Dear Major R. and Mr. —— (whom I never met before), unless they read this Journal, which isn’t likely, they will never know how my heart warmed towards them, nor how happy I count myself in being allowed to see them. They showed me how good it is to be alive; how excellent, above all things, to be a man and to be young for ever, and to go out into the most gigantic war in history, sitting in an armoured car which is as a rabbit-hutch for safety, and to have been a pacifist, that is to say a sinner, like Mr. ——, so that on the top of it you feel the whole glamour and glory of conversion.
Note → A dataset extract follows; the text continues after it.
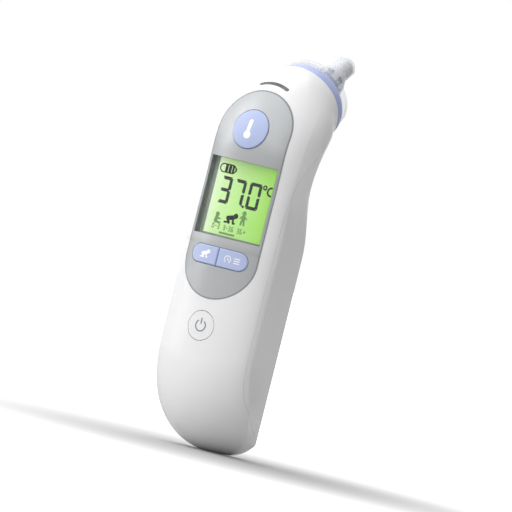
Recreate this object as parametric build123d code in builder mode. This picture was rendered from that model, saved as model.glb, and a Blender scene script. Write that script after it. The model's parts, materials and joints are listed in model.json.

Others may have known the agony and the fear and sordid filth and horror and the waste, but they know nothing but the clean and fiery passion and the contagious ecstasy of war.
If you were to tell Mr. —— about the mystic fascination of the south-east road, the road that leads eventually to Waterloo, he would most certainly understand you, but it is very doubtful whether he would let you venture very far down it. Whereas the Commandant, sooner or later, will.